Scenes from a Memory is perfection in my book, an unforgettable musical odyssey which takes you by the hand and keeps you on your toes, never quite taking the turn the listener might expect; and the band embraced the bewildering intensity of the album and its majestic, multi-layering, artistic construction to connect with the crowd at all possible levels. The stage illumination alternated between seas of red and blue, and the audience audiences never-ending thirst for emotion and progstastic moment was quenched by the enlightening verses and enthralling melodies of “Strange Déjà vu;” the gothic undertones and extended instrumental section of “Fatal Tragedy;” the viciously heavy “Beyond This Life” with an epic jam monster during its second part; and the Middle Eastern sitar-infused “Home” with its smashing wah-wah riff, chaotic tempo changes and jazzy-driven culminating moments. LaBrie mic issues disappeared and he sang and wailed like there was no tomorrow, his voice clearly discernible in the mix, meanwhile the fantastic four teared up mercilessly.

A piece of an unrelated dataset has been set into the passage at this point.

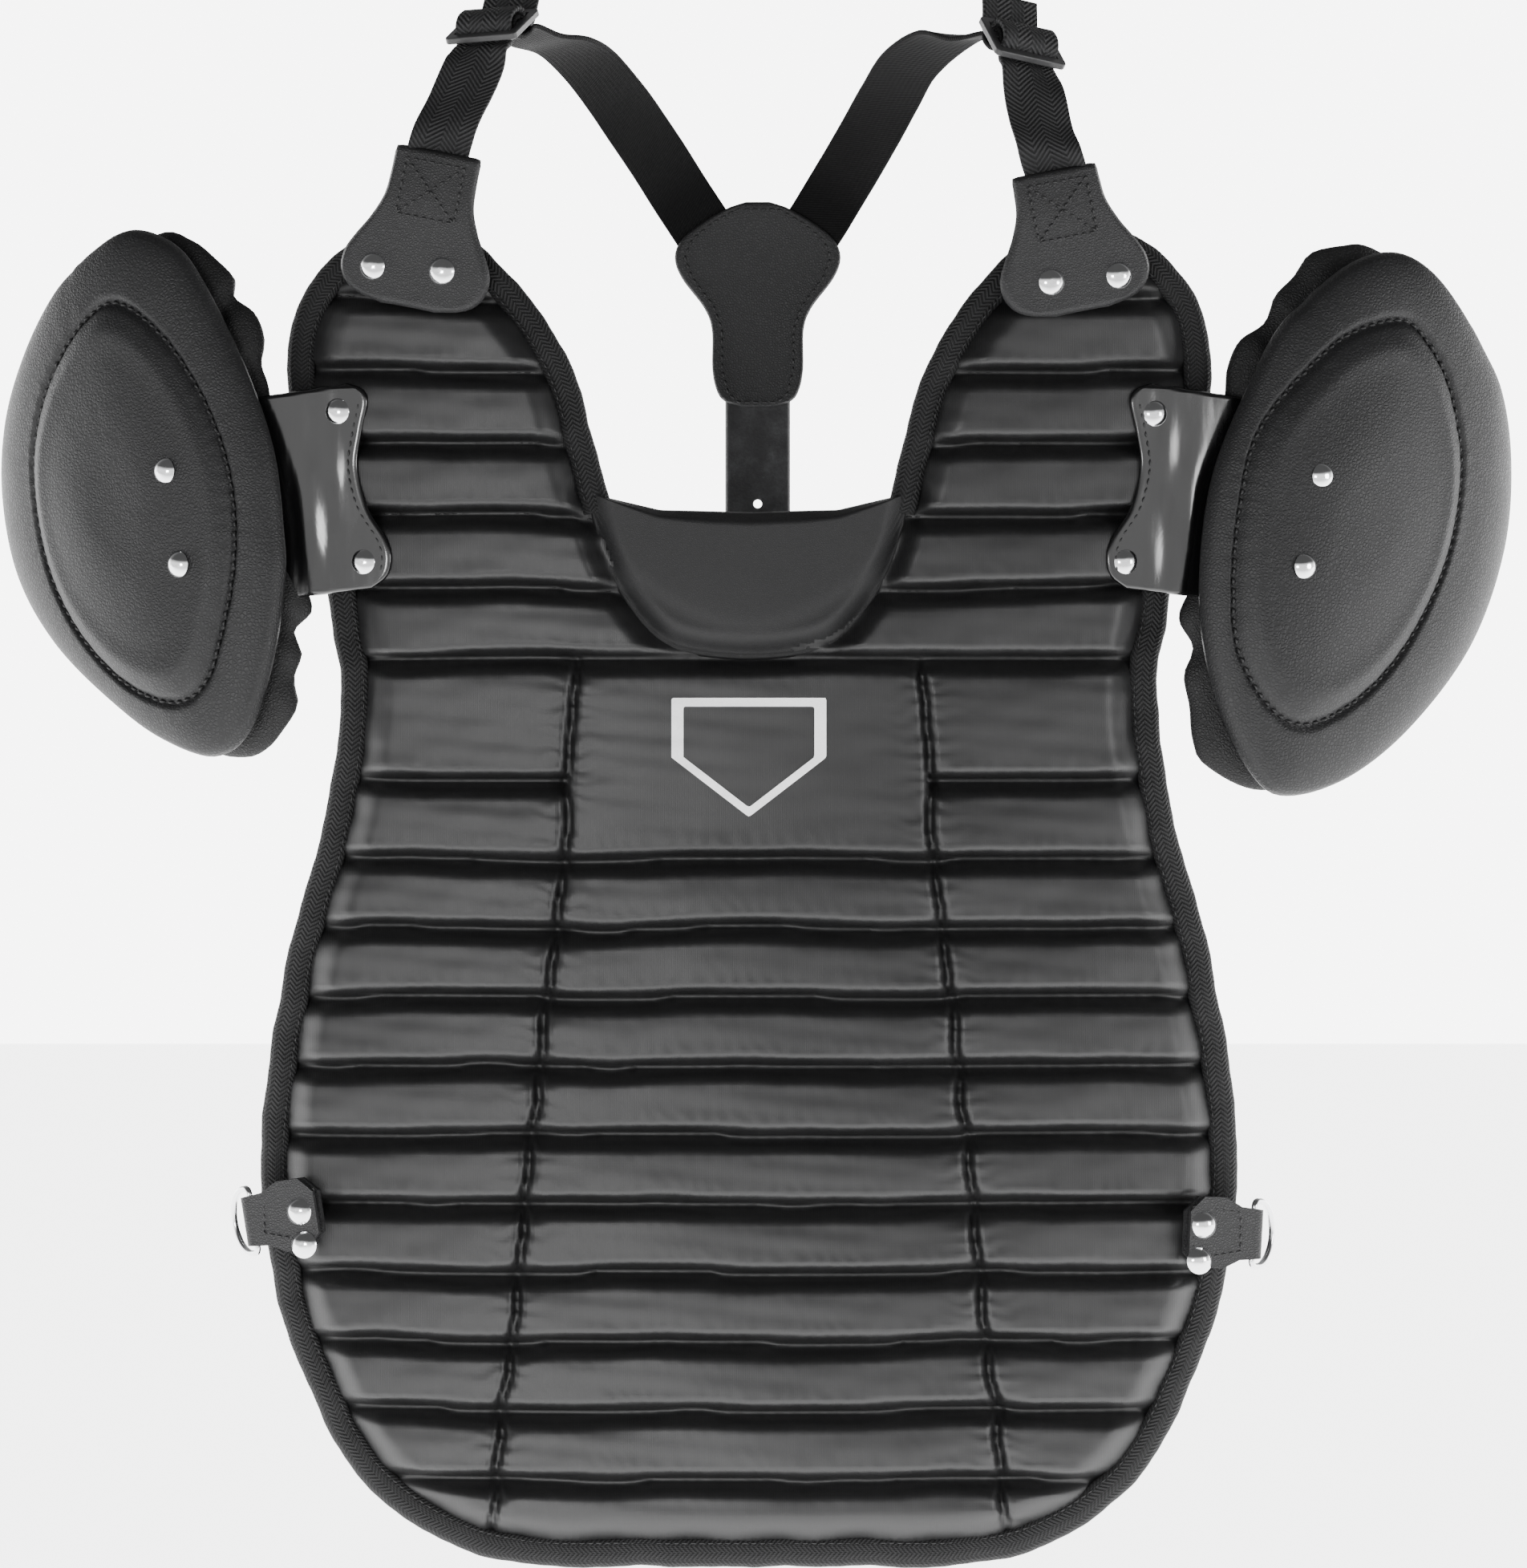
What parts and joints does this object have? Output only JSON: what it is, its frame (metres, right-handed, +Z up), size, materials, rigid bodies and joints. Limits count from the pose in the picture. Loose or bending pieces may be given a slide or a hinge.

The album exuberant tandem of final four scenes started with the jaw-dropping (by any musician on Earth standards) “The Dance of Eternity,” and included the anthemic and gospel sumptuous “The Spirit Carries On,” perhaps the album’s key song with Rudess touchy piano progression and Petrucci’s magnificent and soulful solo that evokes the best of David Gilmour, leading to the ultimate closer: the stunning “Finally Free,” which reveals the truth of Victoria’s death, taken to its climatic finale by Mangini’s “beast mode” drumming exhibition, likely the only section of the night that deviated from the original recording, as he re-imagined the drum solos in his own personal way, propelling the complexity to the stratosphere. A thunderous, wild cheering and even bigger applause erupted, and lasted for several minutes as the lights came back and the band left the stage.
Much to the delight of the insatiable fans the five men returned to encore with the band’s major MTV hit, the iconic “Pull Me Under” a song that played a huge role in putting Dream Theater in the map, and continues to be a fan favorite. Drenched in sweat, and with smiles of appreciation painted in their faces, they all proceeded to greet the fans, waving their hands at those in the farthest sections, gathered together up-front for the customary reverence and abandoned the stage amongst a fervent and massive storm of incessant applause.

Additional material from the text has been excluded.